───── Entries supplied ─────
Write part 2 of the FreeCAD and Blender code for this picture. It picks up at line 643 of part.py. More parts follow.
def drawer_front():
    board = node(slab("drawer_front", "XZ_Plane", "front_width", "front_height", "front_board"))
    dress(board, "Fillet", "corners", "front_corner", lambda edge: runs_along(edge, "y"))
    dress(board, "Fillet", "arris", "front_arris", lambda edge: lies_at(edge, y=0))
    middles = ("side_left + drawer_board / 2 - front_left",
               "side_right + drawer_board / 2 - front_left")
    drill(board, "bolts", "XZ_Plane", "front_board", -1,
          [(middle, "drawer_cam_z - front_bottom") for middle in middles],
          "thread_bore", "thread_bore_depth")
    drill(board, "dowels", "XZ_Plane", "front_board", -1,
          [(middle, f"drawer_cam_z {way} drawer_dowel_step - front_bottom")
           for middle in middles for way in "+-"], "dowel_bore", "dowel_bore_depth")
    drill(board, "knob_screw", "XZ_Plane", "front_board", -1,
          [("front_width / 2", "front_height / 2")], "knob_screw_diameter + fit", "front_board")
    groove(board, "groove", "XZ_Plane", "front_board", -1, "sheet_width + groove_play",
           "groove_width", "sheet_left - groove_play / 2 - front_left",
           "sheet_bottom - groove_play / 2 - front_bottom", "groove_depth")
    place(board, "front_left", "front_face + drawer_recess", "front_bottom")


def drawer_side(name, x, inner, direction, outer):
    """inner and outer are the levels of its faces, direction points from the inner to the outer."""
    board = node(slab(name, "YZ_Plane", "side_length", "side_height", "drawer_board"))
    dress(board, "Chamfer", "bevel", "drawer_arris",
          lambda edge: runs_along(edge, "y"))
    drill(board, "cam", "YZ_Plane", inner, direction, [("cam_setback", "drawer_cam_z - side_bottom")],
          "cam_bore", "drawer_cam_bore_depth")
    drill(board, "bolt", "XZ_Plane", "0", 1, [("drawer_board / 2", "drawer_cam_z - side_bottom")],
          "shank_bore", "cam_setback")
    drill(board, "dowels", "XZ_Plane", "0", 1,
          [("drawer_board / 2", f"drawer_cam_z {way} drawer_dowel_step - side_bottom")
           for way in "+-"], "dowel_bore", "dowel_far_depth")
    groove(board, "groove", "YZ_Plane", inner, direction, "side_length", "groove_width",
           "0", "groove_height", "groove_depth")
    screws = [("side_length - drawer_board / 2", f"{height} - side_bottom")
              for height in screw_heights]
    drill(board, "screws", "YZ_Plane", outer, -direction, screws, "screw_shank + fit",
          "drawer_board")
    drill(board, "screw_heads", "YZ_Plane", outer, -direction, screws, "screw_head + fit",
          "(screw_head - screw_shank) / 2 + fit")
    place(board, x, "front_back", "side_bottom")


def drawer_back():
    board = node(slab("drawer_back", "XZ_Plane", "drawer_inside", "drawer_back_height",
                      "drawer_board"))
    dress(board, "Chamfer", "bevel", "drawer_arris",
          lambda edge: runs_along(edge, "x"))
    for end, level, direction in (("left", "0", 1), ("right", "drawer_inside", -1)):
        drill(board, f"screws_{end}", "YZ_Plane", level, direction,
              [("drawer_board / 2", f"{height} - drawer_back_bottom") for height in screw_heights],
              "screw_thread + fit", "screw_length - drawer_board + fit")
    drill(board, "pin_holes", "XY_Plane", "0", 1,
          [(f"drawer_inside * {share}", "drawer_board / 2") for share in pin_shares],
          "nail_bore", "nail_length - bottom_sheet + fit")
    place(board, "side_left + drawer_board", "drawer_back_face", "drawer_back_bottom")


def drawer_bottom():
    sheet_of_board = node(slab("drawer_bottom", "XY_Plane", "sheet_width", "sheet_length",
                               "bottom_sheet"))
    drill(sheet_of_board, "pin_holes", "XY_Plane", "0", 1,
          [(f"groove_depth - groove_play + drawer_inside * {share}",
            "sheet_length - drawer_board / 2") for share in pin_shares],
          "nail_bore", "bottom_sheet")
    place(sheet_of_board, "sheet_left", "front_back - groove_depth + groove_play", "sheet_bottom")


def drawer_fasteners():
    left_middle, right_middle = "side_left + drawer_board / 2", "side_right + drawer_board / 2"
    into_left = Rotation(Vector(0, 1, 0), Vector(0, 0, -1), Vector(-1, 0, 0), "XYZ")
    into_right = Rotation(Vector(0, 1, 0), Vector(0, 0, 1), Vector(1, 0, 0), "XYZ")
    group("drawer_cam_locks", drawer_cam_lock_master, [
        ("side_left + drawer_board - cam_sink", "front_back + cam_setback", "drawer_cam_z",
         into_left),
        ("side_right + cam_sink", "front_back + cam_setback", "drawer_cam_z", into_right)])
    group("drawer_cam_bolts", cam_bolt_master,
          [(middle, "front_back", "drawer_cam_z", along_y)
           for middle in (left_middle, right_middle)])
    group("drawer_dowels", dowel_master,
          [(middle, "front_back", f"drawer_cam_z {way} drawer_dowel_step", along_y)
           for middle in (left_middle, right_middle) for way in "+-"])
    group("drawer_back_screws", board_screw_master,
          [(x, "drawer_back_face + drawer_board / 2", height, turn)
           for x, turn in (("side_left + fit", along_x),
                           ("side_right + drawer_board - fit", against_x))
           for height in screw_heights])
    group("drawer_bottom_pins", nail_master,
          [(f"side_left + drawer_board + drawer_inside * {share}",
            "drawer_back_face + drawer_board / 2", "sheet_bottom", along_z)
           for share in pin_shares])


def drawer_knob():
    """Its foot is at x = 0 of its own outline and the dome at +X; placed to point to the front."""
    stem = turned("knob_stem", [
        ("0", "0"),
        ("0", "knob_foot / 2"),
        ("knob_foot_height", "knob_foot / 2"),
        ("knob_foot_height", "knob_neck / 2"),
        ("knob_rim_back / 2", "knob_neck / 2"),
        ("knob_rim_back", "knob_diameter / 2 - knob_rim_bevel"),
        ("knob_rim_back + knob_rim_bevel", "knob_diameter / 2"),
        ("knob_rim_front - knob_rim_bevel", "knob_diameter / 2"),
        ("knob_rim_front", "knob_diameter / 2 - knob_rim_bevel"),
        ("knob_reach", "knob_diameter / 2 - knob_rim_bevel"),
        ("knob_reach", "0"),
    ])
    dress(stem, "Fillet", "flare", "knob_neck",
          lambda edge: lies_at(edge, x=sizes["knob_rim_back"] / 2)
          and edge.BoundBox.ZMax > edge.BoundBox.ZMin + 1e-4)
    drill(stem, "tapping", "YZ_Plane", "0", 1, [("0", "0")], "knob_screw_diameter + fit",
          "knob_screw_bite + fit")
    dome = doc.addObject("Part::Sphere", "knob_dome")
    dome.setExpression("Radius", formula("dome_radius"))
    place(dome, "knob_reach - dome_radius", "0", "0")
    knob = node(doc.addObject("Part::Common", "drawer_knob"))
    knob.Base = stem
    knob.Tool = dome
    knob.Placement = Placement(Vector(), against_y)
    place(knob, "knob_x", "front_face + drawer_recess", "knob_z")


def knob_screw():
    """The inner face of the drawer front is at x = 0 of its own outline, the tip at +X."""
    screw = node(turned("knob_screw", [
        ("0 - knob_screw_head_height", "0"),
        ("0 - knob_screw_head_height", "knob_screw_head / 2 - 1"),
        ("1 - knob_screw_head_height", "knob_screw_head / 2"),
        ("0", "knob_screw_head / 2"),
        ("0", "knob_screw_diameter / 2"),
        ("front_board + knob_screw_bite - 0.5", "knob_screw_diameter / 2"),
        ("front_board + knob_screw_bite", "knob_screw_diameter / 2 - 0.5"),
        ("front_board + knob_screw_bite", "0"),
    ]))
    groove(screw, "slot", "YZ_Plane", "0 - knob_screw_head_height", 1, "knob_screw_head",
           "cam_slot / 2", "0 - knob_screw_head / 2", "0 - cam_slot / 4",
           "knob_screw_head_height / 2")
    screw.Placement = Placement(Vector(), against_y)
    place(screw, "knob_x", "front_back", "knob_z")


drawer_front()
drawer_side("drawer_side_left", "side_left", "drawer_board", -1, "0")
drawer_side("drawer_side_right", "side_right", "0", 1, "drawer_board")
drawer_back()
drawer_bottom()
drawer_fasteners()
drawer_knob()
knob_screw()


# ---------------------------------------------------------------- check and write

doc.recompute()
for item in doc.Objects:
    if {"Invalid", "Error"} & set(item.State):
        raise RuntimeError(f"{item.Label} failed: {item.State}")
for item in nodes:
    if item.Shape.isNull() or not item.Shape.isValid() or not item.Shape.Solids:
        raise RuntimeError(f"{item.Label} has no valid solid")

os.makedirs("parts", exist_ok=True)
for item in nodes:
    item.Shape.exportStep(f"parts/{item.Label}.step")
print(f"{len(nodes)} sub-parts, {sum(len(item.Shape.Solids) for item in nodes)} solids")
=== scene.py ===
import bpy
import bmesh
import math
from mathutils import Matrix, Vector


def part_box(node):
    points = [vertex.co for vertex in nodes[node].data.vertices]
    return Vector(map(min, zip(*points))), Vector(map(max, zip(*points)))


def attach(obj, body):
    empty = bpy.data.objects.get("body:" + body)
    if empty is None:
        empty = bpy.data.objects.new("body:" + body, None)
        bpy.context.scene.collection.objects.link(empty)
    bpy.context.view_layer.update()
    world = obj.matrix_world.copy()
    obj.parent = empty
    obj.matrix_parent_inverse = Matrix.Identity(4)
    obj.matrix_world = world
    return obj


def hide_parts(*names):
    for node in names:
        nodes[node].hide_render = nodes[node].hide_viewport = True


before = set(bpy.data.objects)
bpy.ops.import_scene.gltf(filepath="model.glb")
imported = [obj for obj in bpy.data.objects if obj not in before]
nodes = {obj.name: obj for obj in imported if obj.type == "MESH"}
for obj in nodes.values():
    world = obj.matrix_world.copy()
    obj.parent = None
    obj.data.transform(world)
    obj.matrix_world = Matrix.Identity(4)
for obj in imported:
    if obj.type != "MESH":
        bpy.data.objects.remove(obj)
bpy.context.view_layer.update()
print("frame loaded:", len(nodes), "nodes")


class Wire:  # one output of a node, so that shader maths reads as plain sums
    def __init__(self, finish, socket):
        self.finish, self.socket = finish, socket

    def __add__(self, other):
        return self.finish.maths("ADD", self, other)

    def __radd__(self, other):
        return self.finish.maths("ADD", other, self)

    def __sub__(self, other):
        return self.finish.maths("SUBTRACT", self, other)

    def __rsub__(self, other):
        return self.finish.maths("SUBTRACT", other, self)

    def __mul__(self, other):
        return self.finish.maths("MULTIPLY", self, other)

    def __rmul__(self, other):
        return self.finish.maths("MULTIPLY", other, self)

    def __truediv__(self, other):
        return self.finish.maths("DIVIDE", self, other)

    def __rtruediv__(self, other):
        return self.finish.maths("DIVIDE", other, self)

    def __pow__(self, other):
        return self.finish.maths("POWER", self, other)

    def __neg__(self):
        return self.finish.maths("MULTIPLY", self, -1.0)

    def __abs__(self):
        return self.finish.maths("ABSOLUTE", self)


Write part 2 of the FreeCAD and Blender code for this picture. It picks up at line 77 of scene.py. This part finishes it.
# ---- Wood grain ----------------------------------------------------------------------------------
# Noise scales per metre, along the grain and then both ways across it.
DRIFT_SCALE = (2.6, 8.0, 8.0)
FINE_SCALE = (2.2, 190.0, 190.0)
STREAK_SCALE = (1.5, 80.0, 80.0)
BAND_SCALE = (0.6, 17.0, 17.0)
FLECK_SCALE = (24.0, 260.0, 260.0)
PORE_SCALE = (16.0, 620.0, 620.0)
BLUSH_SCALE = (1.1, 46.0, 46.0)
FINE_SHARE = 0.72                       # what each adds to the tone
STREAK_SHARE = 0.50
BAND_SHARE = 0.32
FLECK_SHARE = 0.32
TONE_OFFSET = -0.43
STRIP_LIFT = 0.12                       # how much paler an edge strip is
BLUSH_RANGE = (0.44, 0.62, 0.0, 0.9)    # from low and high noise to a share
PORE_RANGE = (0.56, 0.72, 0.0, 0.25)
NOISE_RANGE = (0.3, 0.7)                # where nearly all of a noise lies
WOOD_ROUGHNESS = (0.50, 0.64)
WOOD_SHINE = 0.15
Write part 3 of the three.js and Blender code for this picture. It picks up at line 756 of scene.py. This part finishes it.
─────
## Stated problem
Write out exactly the lines running from the line containing "doc.recompute()" to the line containing "obj.matrix_world = Matrix.Identity(4)", with both of those lines included.

## Worked solution
doc.recompute()
for item in doc.Objects:
    if {"Invalid", "Error"} & set(item.State):
        raise RuntimeError(f"{item.Label} failed: {item.State}")
for item in nodes:
    if item.Shape.isNull() or not item.Shape.isValid() or not item.Shape.Solids:
        raise RuntimeError(f"{item.Label} has no valid solid")

os.makedirs("parts", exist_ok=True)
for item in nodes:
    item.Shape.exportStep(f"parts/{item.Label}.step")
print(f"{len(nodes)} sub-parts, {sum(len(item.Shape.Solids) for item in nodes)} solids")
=== scene.py ===
import bpy
import bmesh
import math
from mathutils import Matrix, Vector


def part_box(node):
    points = [vertex.co for vertex in nodes[node].data.vertices]
    return Vector(map(min, zip(*points))), Vector(map(max, zip(*points)))


def attach(obj, body):
    empty = bpy.data.objects.get("body:" + body)
    if empty is None:
        empty = bpy.data.objects.new("body:" + body, None)
        bpy.context.scene.collection.objects.link(empty)
    bpy.context.view_layer.update()
    world = obj.matrix_world.copy()
    obj.parent = empty
    obj.matrix_parent_inverse = Matrix.Identity(4)
    obj.matrix_world = world
    return obj


def hide_parts(*names):
    for node in names:
        nodes[node].hide_render = nodes[node].hide_viewport = True


before = set(bpy.data.objects)
bpy.ops.import_scene.gltf(filepath="model.glb")
imported = [obj for obj in bpy.data.objects if obj not in before]
nodes = {obj.name: obj for obj in imported if obj.type == "MESH"}
for obj in nodes.values():
    world = obj.matrix_world.copy()
    obj.parent = None
    obj.data.transform(world)
    obj.matrix_world = Matrix.Identity(4)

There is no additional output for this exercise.